Author information
1Center for Liver Diseases, Department of Medicine, Inova Fairfax Hospital, Falls Church, VA; Center for Outcomes Research in Liver Diseases, Washington, DC.
Abstract
Patients with chronic hepatitis C (CHC) exhibit reduced work productivity due to their disease. Historically, most regimens indicated for CHC genotype 1 (GT1) patients were administered with PegIFN (peginterferon) and/or RBV (ribavirin), which further compromised work productivity during treatment. The aim of this study was to model the impact of LDV/SOF (ledipasvir/sofosbuvir), the first PegIFN- and RBV-free regimen for CHC GT1 patients, on work productivity from an economic perspective, compared to receiving no treatment. The WPAI-SHP (Work Productivity and Activity Index - Specific Health Problem) questionnaire was administered to patients across the ION clinical trials (N=1,923 USA patients). Before the initiation of treatment, patients with CHC GT1 in the ION trials exhibited absenteeism and presenteeism impairments of 2.57% and 7.58%, respectively. Patients with cirrhosis exhibited greater work productivity impairment than patients without cirrhosis. 93.21% of USA patients in the ION trials achieved SVR; these patients exhibited absenteeism and presenteeism impairments of 2.62% (p=0.76 when compared to baseline) and 3.53% (p<0.0001) respectively.
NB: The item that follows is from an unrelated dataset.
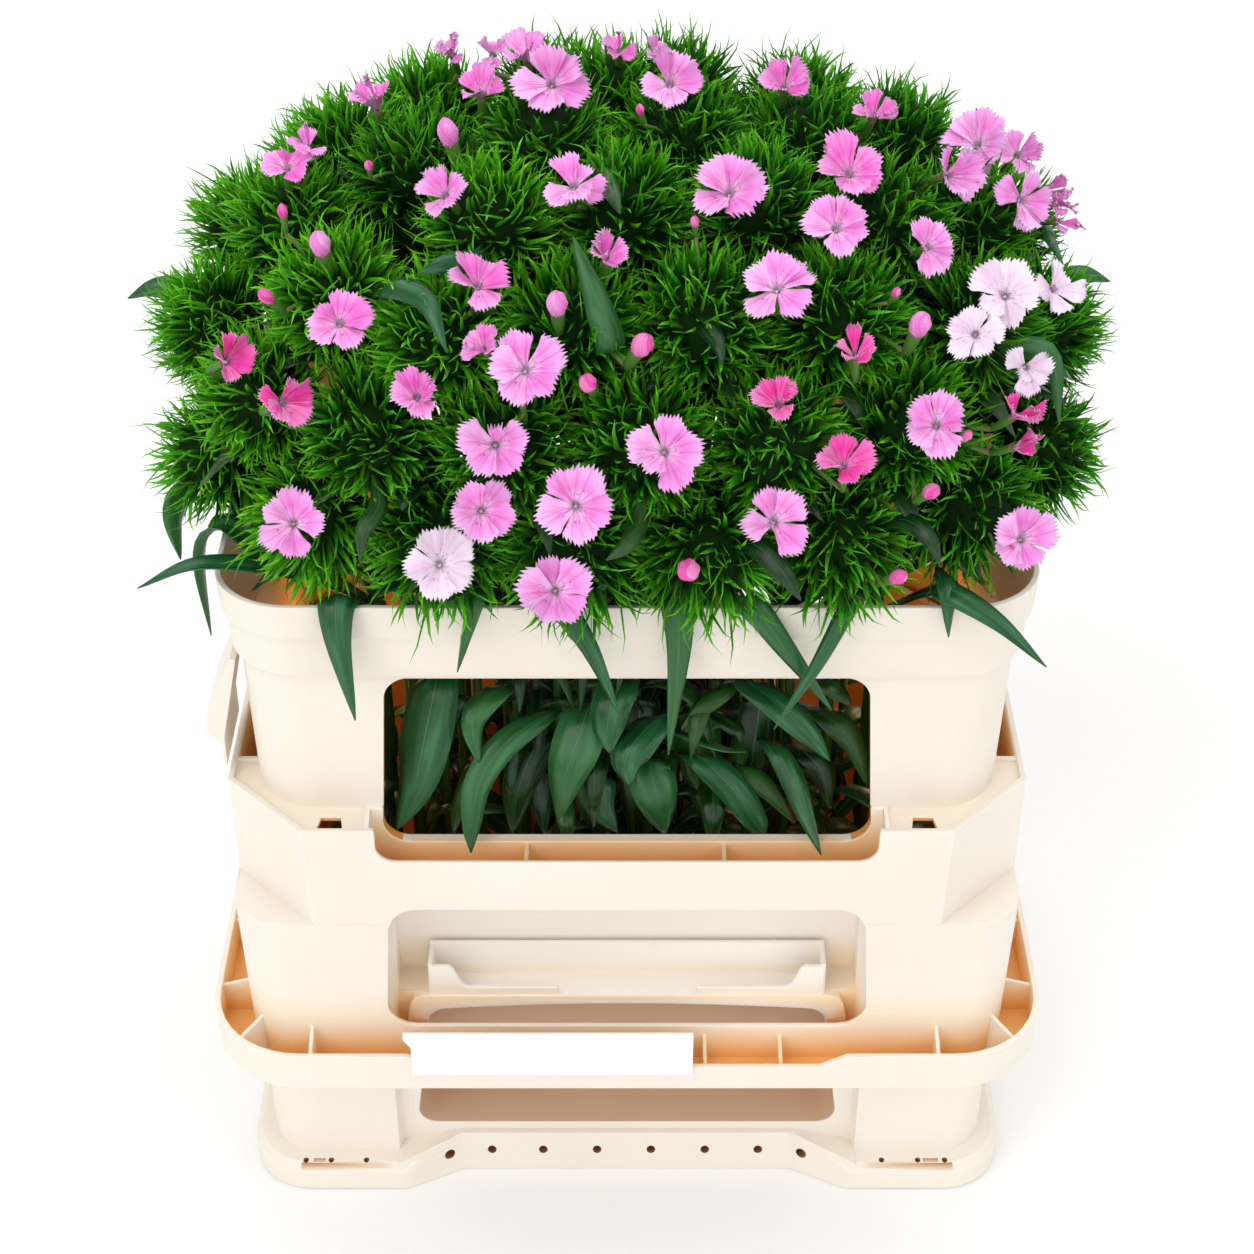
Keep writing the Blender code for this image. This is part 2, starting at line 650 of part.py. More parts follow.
# leaves that reach past the rim: the points that each passes (mm), its
# width and the direction across it; it grows on the nearest stalk, or on
# the nearest head where it starts among the heads
LEAVES = [
    ([(-186, 24, 402), (-196, 19, 419), (-211, 18, 423), (-226, 20, 417)], 13, (0, 1, 0.25)),
    ([(-140, -84, 338), (-160, -101, 352.5), (-185, -108, 357), (-208, -113, 350)], 14, (-0.3, 1, 0)),
    ([(-184, -46, 368), (-196, -52, 360), (-200, -60, 350), (-198, -68, 334)], 12, (0.7, 0.7, 0)),
    ([(-160, -66, 338), (-178, -70, 352), (-187, -76, 340), (-186, -80, 301)], 14, (0.5, 1, 0)),
    ([(-118, -104, 338), (-122, -124, 352.5), (-122, -133, 336), (-117, -135, 296)], 17, (1, 0, 0)),
    ([(-30, -106, 338), (-30, -124, 352.5), (-16, -134, 334), (-3, -136, 299)], 12, (1, 0, 0)),
    ([(22, -106, 338), (21, -124, 352.5), (22, -133, 330), (18, -135, 277)], 15, (1, 0, 0)),
    ([(44, -106, 338), (50, -124, 352.5), (68, -132, 330), (88, -133, 300)], 13, (1, 0, 0)),
    ([(98, -106, 338), (95, -124, 352.5), (80, -139, 328), (63, -141, 296)], 8.5, (1, 0, 0)),
    ([(128, -102, 342), (136, -123, 356), (156, -133, 347), (177, -138, 327)], 12, (0.7, 0.6, 0.3)),
    ([(192, 34, 402), (203, 46, 411), (214, 53, 412), (226, 57, 406)], 10, (-0.5, 1, 0.2)),
    ([(34, 104, 338), (36, 123, 354), (42, 136, 336), (52, 139, 298)], 14, (1, 0, 0)),
    ([(-76, 104, 338), (-74, 124, 352.5), (-68, 136, 338), (-62, 139, 304)], 14, (1, 0, 0)),
]


def curve_through(points, count):
    """Smooth curve through points, as count points an even step apart."""
    pts = [Vector(p) for p in points]
    pts = [pts[0] * 2 - pts[1]] + pts + [pts[-1] * 2 - pts[-2]]
    out = []
    spans = len(pts) - 3
    for i in range(count):
        u = i / (count - 1) * spans
        k = min(int(u), spans - 1)
        t = u - k
        a, b, c, d = pts[k:k + 4]
        out.append(0.5 * ((2 * b) + (c - a) * t + (2 * a - 5 * b + 4 * c - d) * t ** 2
                          + (3 * b - a - 3 * c + d) * t ** 3))
    return out


def flower_places(centres):
    """Each flower's host head, direction and reach, clear of other heads."""
    spots = [(seen_on_dome(px, py, 30.0, DOME_Z0 - 8.0), half / 2.15)
             for px, py, half in FLOWERS]
    spots += [(plan_on_dome(x, y, 30.0, DOME_Z0 - 8.0), PETAL_R)
              for x, y in FLOWERS_BACK]
    placed = []
    for spot, petal in spots:
        order = sorted(range(len(centres)), key=lambda i: (centres[i] - spot).length)
        host = order[0]
        ray = (spot - centres[host]).normalized()
        direction = (ray * 0.55 + dome_normal(spot, 30.0) * 0.45).normalized()
        placed.append((host, direction, spot, petal))
    return placed


def make_plant(mat):
    centres = head_places()
    flowers = flower_places(centres)
    stems = [make_stem("stem_%02d" % (i + 1), c, mat) for i, c in enumerate(centres)]
    solids = []
    for host, direction, _, petal in flowers:
        for reach, shrink in ((HEAD_R + 8.0, 1.0), (HEAD_R + 8.0, 0.8),
                              (HEAD_R + 9.0, 0.62), (HEAD_R + 9.0, 0.45)):
            r1 = min(petal, PETAL_R) * shrink
            tip = centres[host] + direction * (reach - 1.5)
            ok = all((tip - c).length > HEAD_R + r1 + 1.0 or _disc_clear(tip, direction, r1, c)
                     for k, c in enumerate(centres) if k != host)
            ok = ok and all(k == host or (tip - other).length > r1 + r2 + 2.0
                            for k, other, r2 in solids)
            ok = ok and all(k != host or (tip - other).length > r1 + r2 + 1.0
                            for k, other, r2 in solids)
            if ok:
                solids.append((host, tip, r1))
                verts, faces = flower_solid(centres[host], direction, HEAD_R - 9.0,
                                            reach, 3.0, r1)
                boolean(stems[host], group("flower", [(verts, faces)]), "UNION")
                break
    for path, width, across in LEAVES:
        foot = Vector(path[0])
        if foot.z > 360.0:
            host = min(range(len(centres)), key=lambda i: (centres[i] - foot).length)
            start = []
        else:
            host = min(range(len(centres)), key=lambda i: (
                stalk_point(centres[i], 0.9).xy - foot.xy).length)
            start = [tuple(stalk_point(centres[host], 0.74))]
        points = curve_through(start + path, 9)
        leaf = blade("leaf", points, width, 2.0, Vector(across).normalized())
        boolean(stems[host], leaf, "UNION")
    return stems


def _disc_clear(tip, direction, radius, centre):
    """True if a disc at tip keeps clear of the head at centre."""
    offset = centre - tip
    along = offset.dot(direction)
    flat = offset - direction * along
    gap = max(flat.length - radius, 0.0)
    return math.hypot(gap, max(abs(along) - 1.5, 0.0)) > HEAD_R + 0.8


def main():
    clear_scene()
    cream = material("cream_plastic", (0.86, 0.79, 0.68), 0.42)
    green = material("leaf_green", (0.07, 0.26, 0.02), 0.55)
    white = material("label_white", (0.92, 0.92, 0.90), 0.6)
    make_bucket(cream)
    make_collar(cream)
    make_label(white)
    make_side_clip(cream)
    make_plant(green)


main()
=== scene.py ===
"""Looks of the dianthus plant and its cream container.

Metres in the finished objects; the helper functions below work in mm.
"""
import math

import bmesh
import bpy
import numpy as np
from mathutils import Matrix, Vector


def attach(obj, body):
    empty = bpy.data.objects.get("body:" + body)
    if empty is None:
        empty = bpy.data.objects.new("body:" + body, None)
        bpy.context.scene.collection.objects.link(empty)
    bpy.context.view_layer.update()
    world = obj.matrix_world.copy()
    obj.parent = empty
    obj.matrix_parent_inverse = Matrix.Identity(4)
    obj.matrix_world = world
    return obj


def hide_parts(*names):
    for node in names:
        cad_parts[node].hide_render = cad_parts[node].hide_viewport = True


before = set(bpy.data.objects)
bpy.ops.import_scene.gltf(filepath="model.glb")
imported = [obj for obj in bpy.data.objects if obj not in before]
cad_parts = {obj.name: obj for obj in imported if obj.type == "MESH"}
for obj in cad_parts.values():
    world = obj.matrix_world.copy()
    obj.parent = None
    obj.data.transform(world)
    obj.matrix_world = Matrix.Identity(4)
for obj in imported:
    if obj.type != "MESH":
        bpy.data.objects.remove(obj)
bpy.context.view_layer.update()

MM = 0.001

# -------------------------------------------------------------------- camera
PITCH = math.radians(36.0)
FOCAL, MIDDLE = 2450.0, 627.0                 # in the 1254 px frame
EYE = np.array((0.0, -964.8, 948.6))
cam_data = bpy.data.cameras.new("camera")
cam_data.sensor_width = 36.0
cam_data.lens = FOCAL * 36.0 / 1254.0
cam_data.clip_start, cam_data.clip_end = 0.01, 60.0
camera = bpy.data.objects.new("camera", cam_data)
bpy.context.scene.collection.objects.link(camera)
camera.location = tuple(EYE * MM)
camera.rotation_euler = (math.pi / 2 - PITCH, 0.0, 0.0)
bpy.context.scene.camera = camera
bpy.context.scene.view_settings.view_transform = "Standard"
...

Monetizing these data to the entire USA population, our model projects an annual societal cost of $7.1 billion due to productivity loss in untreated GT1 CHC patients. Our model projects that, when compared to no treatment, treating all CHC GT1 patients with a regimen with very high viral eradication rates (LDV/SOF) would translate to annual productivity loss savings of $2.7 billion over a one-year time horizon.
Conclusions: Patients with untreated HCV impose a substantial societal burden due to reduced work productivity. Due to improvements in work productivity, treatment of CHC GT1 patients with LDV/SOF-based regimens is likely to result in significant cost savings from a societal perspective relative to no treatment.